* _Dataset section_:
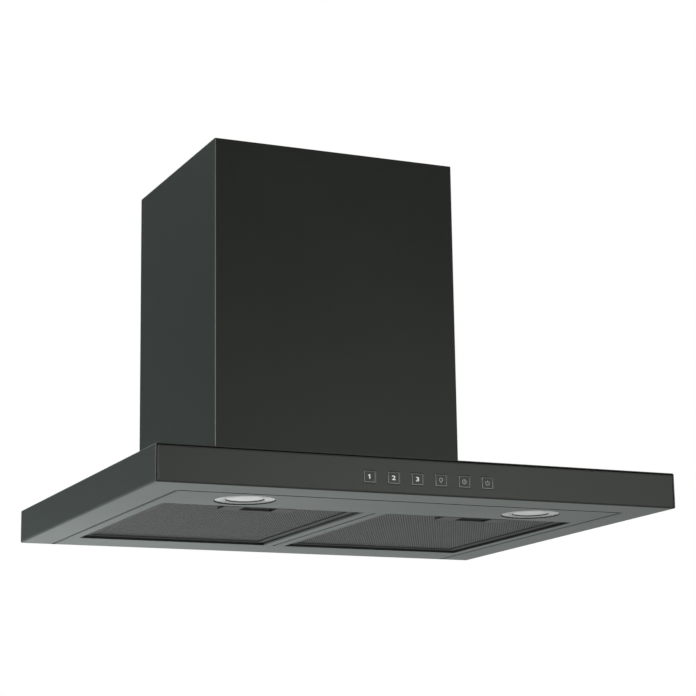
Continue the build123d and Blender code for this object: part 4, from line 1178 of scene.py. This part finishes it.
def add_softbox(name, place, aim_at, width, height, power):
    """A rectangular studio lamp that points at a place."""
    start_fresh()
    bpy.ops.object.light_add(type="AREA", location=place, rotation=aimed(place, aim_at))
    lamp = bpy.context.object
    lamp.name = name
    lamp.data.shape = "RECTANGLE"
    lamp.data.size = width
    lamp.data.size_y = height
    lamp.data.energy = power
    lamp.visible_camera = False


def add_card(name, place, aim_at, width, height, tone):
    """A grey card that darkens reflections and that the camera doesn't see."""
    start_fresh()
    bpy.ops.mesh.primitive_cube_add(
        size=1, location=place, rotation=aimed(place, aim_at), scale=(width, height, CARD_DEPTH)
    )
    card = take(name)
    card.visible_camera = False
    card.visible_shadow = False
    card.data.materials.append(cast(name, tone, rough=0.9, grain=20.0))


def add_world(level):
    """White background for the camera and for reflections, and a plain level of fill light."""
    world = bpy.data.worlds.new("studio")
    bpy.context.scene.world = world
    world.use_nodes = True
    web = Web(world.node_tree)
    rays = ("Is Camera Ray", "Is Glossy Ray", "Is Transmission Ray")
    seen = 0.0
    for ray in rays:
        seen = web.node("ShaderNodeLightPath", output=ray) + seen
    seen = seen > 0.5
    shader = world.node_tree.nodes["Background"]
    web.join(shader.inputs["Color"], (1.0, 1.0, 1.0, 1.0))
    web.join(shader.inputs["Strength"], level + seen * (1.0 - level))


class HOOD_OT_stage(bpy.types.Operator):
    """Pale floor, soft studio light and the camera"""

    bl_idname = "hood.stage"
    bl_label = "Stage"

    def execute(self, context):
        bpy.context.scene.view_settings.view_transform = "Standard"
        start_fresh()
        bpy.ops.mesh.primitive_circle_add(
            vertices=64, radius=FLOOR_RADIUS, fill_type="NGON",
            location=(0, 0, -sizes().floor_drop),
        )
        floor = take("floor")
        floor.data.materials.append(pale_floor(colours().floor))
        for name, settings in SOFTBOXES.items():
            add_softbox(name, *settings)
        for name, settings in CARDS.items():
            add_card(name, *settings)
        add_world(FILL_LEVEL)
        add_camera()
        return {"FINISHED"}


# ---------------------------------------------------------------- add-on
OPERATORS = (
    HOOD_OT_casing,
    HOOD_OT_filters,
    HOOD_OT_lamps,
    HOOD_OT_keys,
    HOOD_OT_blower,
    HOOD_OT_wiring,
    HOOD_OT_stage,
)


class HOOD_PT_panel(bpy.types.Panel):
    """Builds the hood step by step"""

    bl_idname = "HOOD_PT_panel"
    bl_label = "Range hood"
    bl_space_type = "VIEW_3D"
    bl_region_type = "UI"
    bl_category = "Range hood"

    def draw(self, context):
        for operator in OPERATORS:
            self.layout.operator(operator.bl_idname)
        for group in (context.scene.hood_sizes, context.scene.hood_colours):
            box = self.layout.box()
            for name in group.__annotations__:
                box.prop(group, name)


CLASSES = (HoodSizes, HoodColours, *OPERATORS, HOOD_PT_panel)


def register():
    """Adds the classes and the scene's settings."""
    for kind in CLASSES:
        bpy.utils.register_class(kind)
    bpy.types.Scene.hood_sizes = bpy.props.PointerProperty(type=HoodSizes)
    bpy.types.Scene.hood_colours = bpy.props.PointerProperty(type=HoodColours)


def unregister():
    """Takes the classes and the scene's settings away again."""
    del bpy.types.Scene.hood_colours
    del bpy.types.Scene.hood_sizes
    for kind in reversed(CLASSES):
        bpy.utils.unregister_class(kind)


def main():
    """Builds everything."""
    register()
    bpy.ops.hood.casing()
    bpy.ops.hood.filters()
    bpy.ops.hood.lamps()
    bpy.ops.hood.keys()
    bpy.ops.hood.blower()
    bpy.ops.hood.wiring()
    bpy.ops.hood.stage()


if __name__ == "__main__":
    main()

* _Objective_: Reproduce verbatim only this range: the first line of the material through the line that contains "lamp.visible_camera = False", inclusive.

* _Solution to this task_:
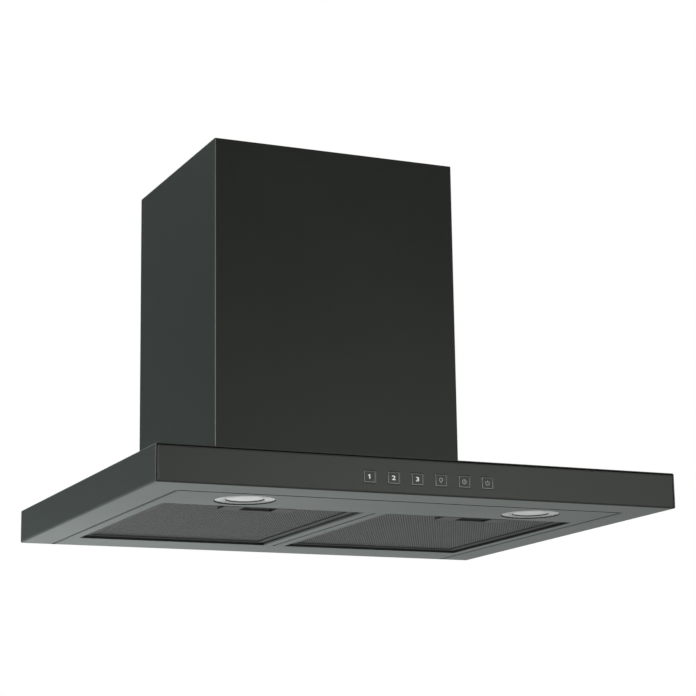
Continue the build123d and Blender code for this object: part 4, from line 1178 of scene.py. This part finishes it.
def add_softbox(name, place, aim_at, width, height, power):
    """A rectangular studio lamp that points at a place."""
    start_fresh()
    bpy.ops.object.light_add(type="AREA", location=place, rotation=aimed(place, aim_at))
    lamp = bpy.context.object
    lamp.name = name
    lamp.data.shape = "RECTANGLE"
    lamp.data.size = width
    lamp.data.size_y = height
    lamp.data.energy = power
    lamp.visible_camera = False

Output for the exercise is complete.